(Object data in JSON)
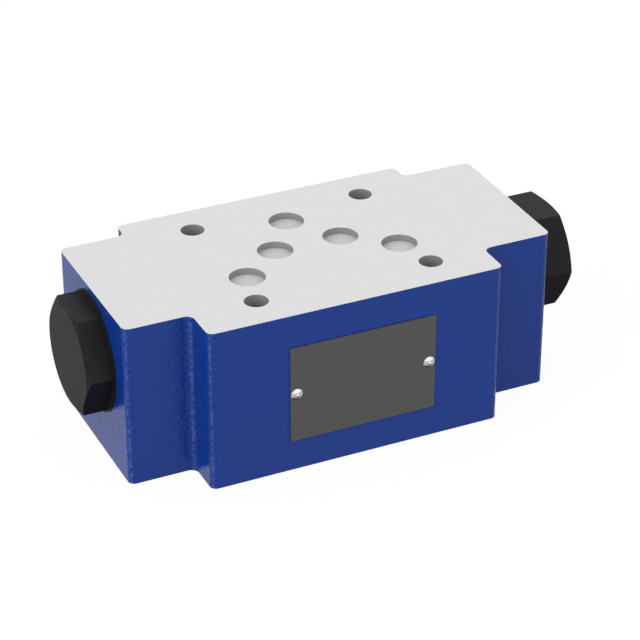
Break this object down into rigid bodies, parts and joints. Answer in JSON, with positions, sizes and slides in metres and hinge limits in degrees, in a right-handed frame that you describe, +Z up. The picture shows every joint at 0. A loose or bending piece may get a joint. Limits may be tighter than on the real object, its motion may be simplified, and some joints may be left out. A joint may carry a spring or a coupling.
{
  "type": "hydraulic lock valve",
  "caption": "Sandwich-plate double pilot-operated check valve: stepped cast block with a ported top face, a hexagon plug at each end and a bare name plate.",
  "frame": {"origin": "centre of the four-bolt pattern on the base face", "axes": "+X along the two end plugs, +Y from the name plate to the back, +Z up through the stack"},
  "size_m": [0.1537, 0.0706, 0.05],
  "materials": {
    "painted_casting": "blue enamel over cast iron, machined bare on the top and base faces",
    "black_steel": "black oxide on turned steel",
    "nitrile": "black nitrile rubber, matt",
    "hardened_steel": "ground hardened steel",
    "bearing_ball": "polished bearing steel",
    "spring_wire": "drawn spring wire",
    "plate_aluminium": "anodised dark grey, satin",
    "rivet_steel": "bright drive rivet",
    "cap_plastic": "pale grey moulded plastic"
  },
  "bodies": {
    "valve_body": {"housing": "painted_casting", "name_plate": "plate_aluminium", "plug_left": "black_steel", "plug_seal_left": "nitrile", "seat_sleeve_left": "hardened_steel", "sleeve_seal_left": "nitrile", "poppet_spring_left": "spring_wire", "rivet_left": "rivet_steel", "plug_right": "black_steel", "plug_seal_right": "nitrile", "seat_sleeve_right": "hardened_steel", "sleeve_seal_right": "nitrile", "poppet_spring_right": "spring_wire", "rivet_right": "rivet_steel", "port_seal_p": "nitrile", "port_plug_p": "cap_plastic", "port_seal_a": "nitrile", "port_plug_a": "cap_plastic", "port_seal_b": "nitrile", "port_plug_b": "cap_plastic", "port_seal_t_left": "nitrile", "port_plug_t_left": "cap_plastic", "port_seal_t_right": "nitrile", "port_plug_t_right": "cap_plastic"},
    "spool": {"control_spool": "hardened_steel"},
    "right_poppet": {"poppet_right": "hardened_steel"},
    "right_ball": {"pilot_ball_right": "bearing_ball", "spring_plate_right": "hardened_steel"},
    "left_poppet": {"poppet_left": "hardened_steel"},
    "left_ball": {"pilot_ball_left": "bearing_ball", "spring_plate_left": "hardened_steel"}
  },
  "joints": [
    {"name": "spool_slide", "type": "slide", "parent": "valve_body", "child": "spool", "axis": [1, 0, 0], "range_m": [0, 0.0047]},
    {"name": "right_poppet_slide", "type": "slide", "parent": "valve_body", "child": "right_poppet", "axis": [1, 0, 0], "range_m": [0, 0.003], "stiffness_N_per_m": 3300, "springref_m": -0.005, "deforming": ["poppet_spring_right"]},
    {"name": "right_ball_slide", "type": "slide", "parent": "right_poppet", "child": "right_ball", "axis": [1, 0, 0], "range_m": [0, 0.0008], "stiffness_N_per_m": 3300, "springref_m": -0.005, "deforming": ["poppet_spring_right"]},
    {"name": "left_poppet_slide", "type": "slide", "parent": "valve_body", "child": "left_poppet", "axis": [-1, 0, 0], "range_m": [0, 0.003], "stiffness_N_per_m": 3300, "springref_m": -0.005, "deforming": ["poppet_spring_left"]},
    {"name": "left_ball_slide", "type": "slide", "parent": "left_poppet", "child": "left_ball", "axis": [-1, 0, 0], "range_m": [0, 0.0008], "stiffness_N_per_m": 3300, "springref_m": -0.005, "deforming": ["poppet_spring_left"]}
  ],
  "couplings": [
    {"joint": "right_poppet_slide", "follows": "spool_slide", "ratio": 0.63829},
    {"joint": "right_ball_slide", "follows": "spool_slide", "ratio": 0.17021}
  ]
}
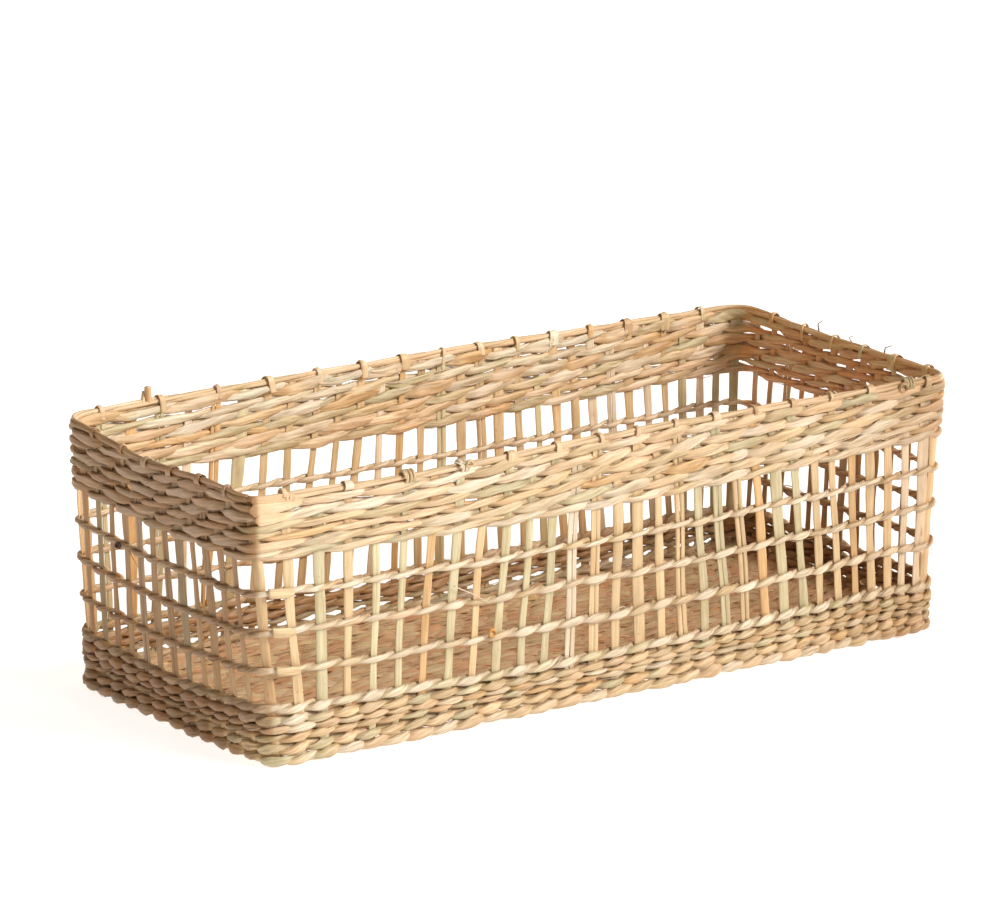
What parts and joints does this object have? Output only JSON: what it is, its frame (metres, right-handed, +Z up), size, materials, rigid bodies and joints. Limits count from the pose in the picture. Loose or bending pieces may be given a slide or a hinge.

## WRITTEN EXERCISE
All of the entries must be quoted exactly; please include each one.

## EXPECTED OUTPUT
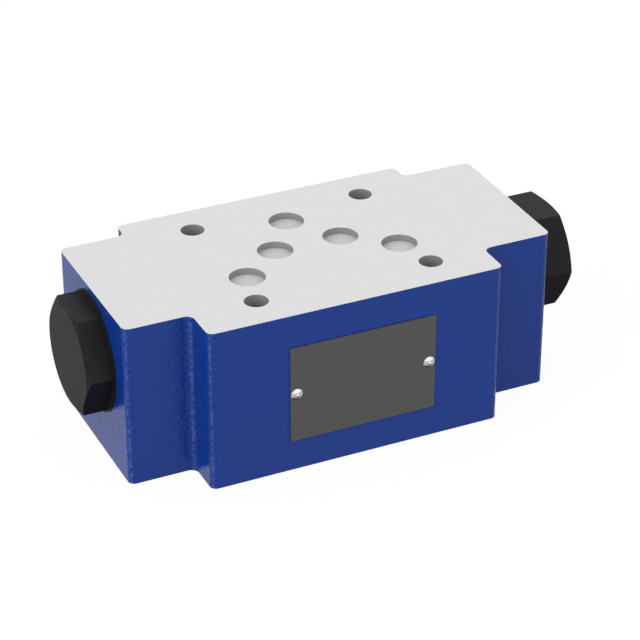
Break this object down into rigid bodies, parts and joints. Answer in JSON, with positions, sizes and slides in metres and hinge limits in degrees, in a right-handed frame that you describe, +Z up. The picture shows every joint at 0. A loose or bending piece may get a joint. Limits may be tighter than on the real object, its motion may be simplified, and some joints may be left out. A joint may carry a spring or a coupling.
{
  "type": "hydraulic lock valve",
  "caption": "Sandwich-plate double pilot-operated check valve: stepped cast block with a ported top face, a hexagon plug at each end and a bare name plate.",
  "frame": {"origin": "centre of the four-bolt pattern on the base face", "axes": "+X along the two end plugs, +Y from the name plate to the back, +Z up through the stack"},
  "size_m": [0.1537, 0.0706, 0.05],
  "materials": {
    "painted_casting": "blue enamel over cast iron, machined bare on the top and base faces",
    "black_steel": "black oxide on turned steel",
    "nitrile": "black nitrile rubber, matt",
    "hardened_steel": "ground hardened steel",
    "bearing_ball": "polished bearing steel",
    "spring_wire": "drawn spring wire",
    "plate_aluminium": "anodised dark grey, satin",
    "rivet_steel": "bright drive rivet",
    "cap_plastic": "pale grey moulded plastic"
  },
  "bodies": {
    "valve_body": {"housing": "painted_casting", "name_plate": "plate_aluminium", "plug_left": "black_steel", "plug_seal_left": "nitrile", "seat_sleeve_left": "hardened_steel", "sleeve_seal_left": "nitrile", "poppet_spring_left": "spring_wire", "rivet_left": "rivet_steel", "plug_right": "black_steel", "plug_seal_right": "nitrile", "seat_sleeve_right": "hardened_steel", "sleeve_seal_right": "nitrile", "poppet_spring_right": "spring_wire", "rivet_right": "rivet_steel", "port_seal_p": "nitrile", "port_plug_p": "cap_plastic", "port_seal_a": "nitrile", "port_plug_a": "cap_plastic", "port_seal_b": "nitrile", "port_plug_b": "cap_plastic", "port_seal_t_left": "nitrile", "port_plug_t_left": "cap_plastic", "port_seal_t_right": "nitrile", "port_plug_t_right": "cap_plastic"},
    "spool": {"control_spool": "hardened_steel"},
    "right_poppet": {"poppet_right": "hardened_steel"},
    "right_ball": {"pilot_ball_right": "bearing_ball", "spring_plate_right": "hardened_steel"},
    "left_poppet": {"poppet_left": "hardened_steel"},
    "left_ball": {"pilot_ball_left": "bearing_ball", "spring_plate_left": "hardened_steel"}
  },
  "joints": [
    {"name": "spool_slide", "type": "slide", "parent": "valve_body", "child": "spool", "axis": [1, 0, 0], "range_m": [0, 0.0047]},
    {"name": "right_poppet_slide", "type": "slide", "parent": "valve_body", "child": "right_poppet", "axis": [1, 0, 0], "range_m": [0, 0.003], "stiffness_N_per_m": 3300, "springref_m": -0.005, "deforming": ["poppet_spring_right"]},
    {"name": "right_ball_slide", "type": "slide", "parent": "right_poppet", "child": "right_ball", "axis": [1, 0, 0], "range_m": [0, 0.0008], "stiffness_N_per_m": 3300, "springref_m": -0.005, "deforming": ["poppet_spring_right"]},
    {"name": "left_poppet_slide", "type": "slide", "parent": "valve_body", "child": "left_poppet", "axis": [-1, 0, 0], "range_m": [0, 0.003], "stiffness_N_per_m": 3300, "springref_m": -0.005, "deforming": ["poppet_spring_left"]},
    {"name": "left_ball_slide", "type": "slide", "parent": "left_poppet", "child": "left_ball", "axis": [-1, 0, 0], "range_m": [0, 0.0008], "stiffness_N_per_m": 3300, "springref_m": -0.005, "deforming": ["poppet_spring_left"]}
  ],
  "couplings": [
    {"joint": "right_poppet_slide", "follows": "spool_slide", "ratio": 0.63829},
    {"joint": "right_ball_slide", "follows": "spool_slide", "ratio": 0.17021}
  ]
}
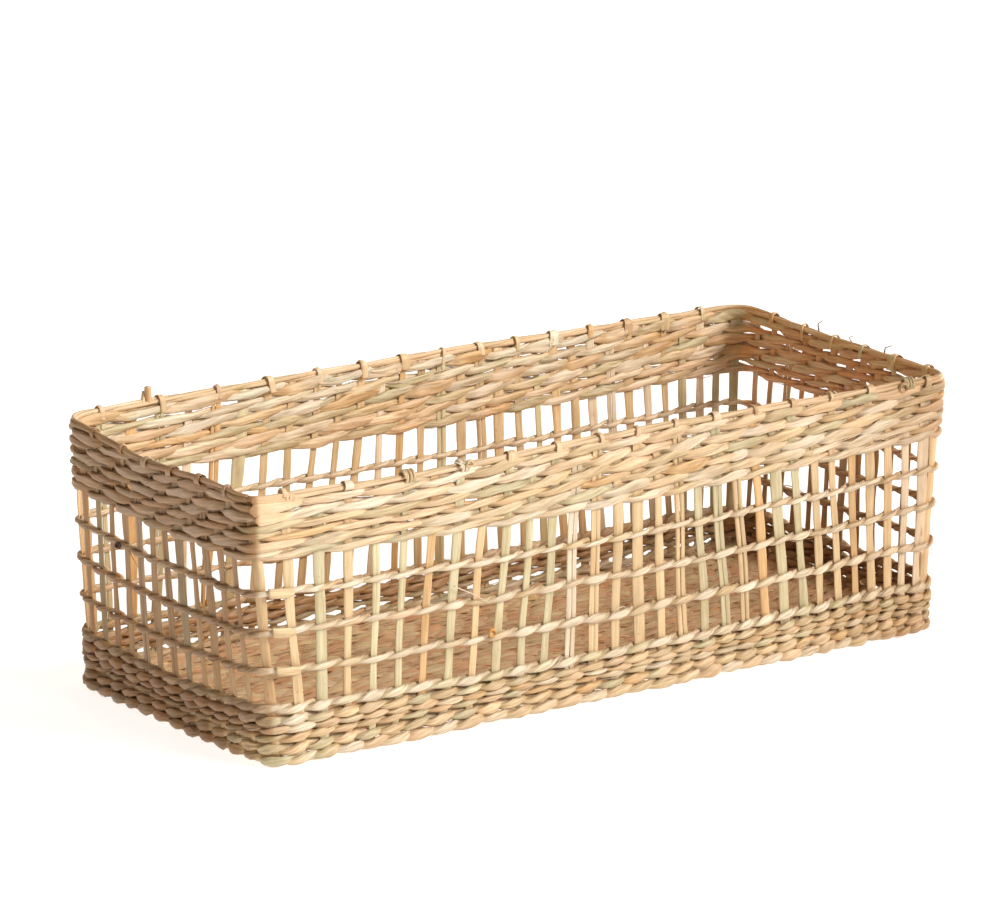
What parts and joints does this object have? Output only JSON: what it is, its frame (metres, right-handed, +Z up), size, materials, rigid bodies and joints. Limits count from the pose in the picture. Loose or bending pieces may be given a slide or a hinge.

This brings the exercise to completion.